CDH is a valuable commercial fishery in the Infernillo Channel, providing a critical source of income and employment to the Seri. The majority of CDH we harvested were a species called callo redondo  (Pinna rugosa) (see picture). Part of the reason we were able to get so many was related to how they bury in the substrate, as a noticeable portion of their shells remain above the seafloor. This makes them easier to see and extract – or in our case, painfully rip – from the bottom than their pen shell relatives, callo riñón (Atrina tuberculosa). Callo riñón are barely visible on the sea floor, with only the small gap between their two shells usually visible on the sediment surface. Despite this, their abundance has traditionally made them the primary target species by local fishermen, and their kidney-shaped muscles are valued for their delicious, sweet flavor. Callo redondo, on the other hand, have slightly larger, more round-shaped muscles that taste similar, but arguably not as desirable as callo riñón. Desirability, in financial terms, translates into callo riñón having almost two times higher market price than callo redondo. Only due to a very recent spike in local populations has callo redondo supplanted callo riñón as the primary pen shell fishery – both commercially, and, in our case, for subsistence.

Picture 4: Callo redondo

Let me tell you a little bit more about how a successful SEC operation (stands for spot, extract, and collect) works: as you are snorkeling you look for the unmistakable identifier of CDHs – gaping valves that protrude from the sediment’s surface. Once you identify CDH, you insert the gancho in between the valves making sure not to damage the central muscle, twist it so it wedges against the shell, and pull the shell out. Without using the gancho, you definitely get a free hand peeling which removes more than your dead skin cells. However, the experience of extracting CDH with your bare hands is unique. Byssus threads (silky fibers made of proteins) that the animal uses to secure itself to the substrate can be quite challenging to break.  Commercial divers for the CDH use weights to anchor themselves down so that they can simply walk – in rubber boots – along the seafloor rapidly harvesting shells with a gancho (see picture). Divers can stay down for extended periods of time – Xavier had mentioned once clocking a diver harvesting underwater for 7 hours! They use neoprene wetsuits to keep them worm and jeans to protect the wetsuit from wear and tear.
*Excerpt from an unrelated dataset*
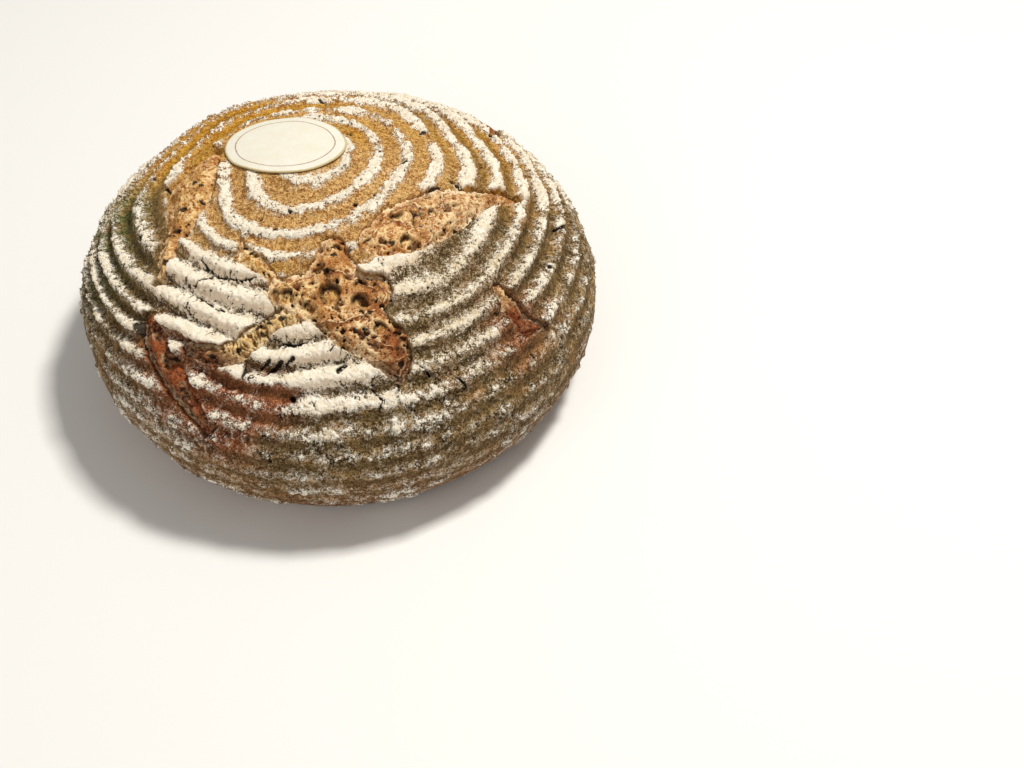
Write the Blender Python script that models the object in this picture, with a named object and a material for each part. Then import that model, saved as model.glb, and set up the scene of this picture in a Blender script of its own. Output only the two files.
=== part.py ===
"""A round spelt loaf that rose in a coiled cane basket and split in the oven, with an oval edible wafer on its crown.

The crust is worked out on a flat map of the loaf: a point's distance from the map's centre is its way over the crust
from the top of the loaf, and its direction there is its azimuth. The mesh's rows run along the coil that the basket
pressed into the dough, so that every crest and every hollow of the coil is a line of edges.
"""

import bisect
import math

import bmesh
import bpy
from mathutils import Vector

# The loaf's outline, in metres. The crown is a flattened dome, and the underside rolls in to a flat base.
LOAF_RADIUS = 0.113
LOAF_HEIGHT = 0.103
WIDEST_HEIGHT = 0.036
UNDERSIDE_RADIUS = 0.068
UNDERSIDE_SINK = 0.009

# How far the loaf strays from a true round.
OVALNESS = 0.008
OVAL_AZIMUTH = math.radians(35)
SLUMP = 0.0016
SLUMP_WAVES = 3

# Broad bulges and hollows of the dough on the flat map: arc in mm, azimuth in degrees, reach in mm, height in mm.
BULGES = [(95, 90, 22, -1.8), (98, 62, 24, -0.7), (97, 134, 24, 2.8), (150, 207, 26, -1.8), (160, 228, 26, -1.9)]

# The coil: its pitch on the crown and on the sides, its middle on the flat map, which drifts to the map's centre
# lower down, and the shares of a turn by which the dough bent it near some places (arc, azimuth, reach, turns).
COIL_PITCH = 0.01258
COIL_TIGHT_PITCH = 0.00874
COIL_TIGHTENS = (0.080, 0.099)
COIL_PHASE = 1.455
COIL_START = 0.0018
COIL_MIDDLE = Vector((-0.0112, 0.0061))
COIL_CENTRES = (0.080, 0.160)
COIL_BENDS = [
    (112, 243, 34, 0.49), (36, 236, 24, -0.39), (91, 276, 24, 0.53), (71, 315, 24, -0.33), (32, 342, 24, 0.32),
    (110, 180, 24, -0.40), (73, 74, 24, -0.36), (54, 158, 34, 0.31), (106, 229, 34, 0.44), (64, 39, 16, 0.28),
    (50, 217, 16, -0.28), (85, 135, 16, -0.31), (54, 112, 16, 0.16),
]
BEND_ROUNDS = 8

# The coil's ridges: low and sharp on the crown, high and round on the sides, and almost gone under the widest place.
CROWN_RIDGE = 0.0017
SIDE_RIDGE = 0.0032
CROWN_SHARPNESS = 2.4
SIDE_SHARPNESS = 1.0
RIDGE_GROWS = (0.050, 0.072)
RIDGE_FADES = (0.098, 0.136)
RIDGE_LEFT = 0.1
VALLEY_SHARE = 0.42
CRUST_SINK = 0.0017

# The mesh: columns round the loaf, closest together on the torn side, rows to each turn of the coil, and how much
# the rows spread where the coil has faded.
COLUMNS = 84
COLUMN_CROWDING = 0.38
CROWDED_AZIMUTH = math.radians(255)
ROWS_PER_PITCH = 5
ROWS_SPREAD = (0.128, 0.146)
SPREAD_RATE = 2.6
FAN_OFFSET = 0.0004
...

Air is supplied to the diver using hookah (i.e., breathing device), which is often cobbled together from an old air compressor attached to a garden hose (see picture).

Picture 5: CDH Diver – notice gancho in diver’s right hand and a collecting bag in his left hand
Picture 6: Fishers cleaning the pen shells – air compressor is on the left sideOnce you experience the challenges and opportunities of hunter-gatherers’ lifestyle, you learn to appreciate your every bite – now and forever (see picture). In the end, we were able to substitute the food void left by the coyotes and fill our plates with a delicious meal – CDH salad. Hope coyotes had a great one too!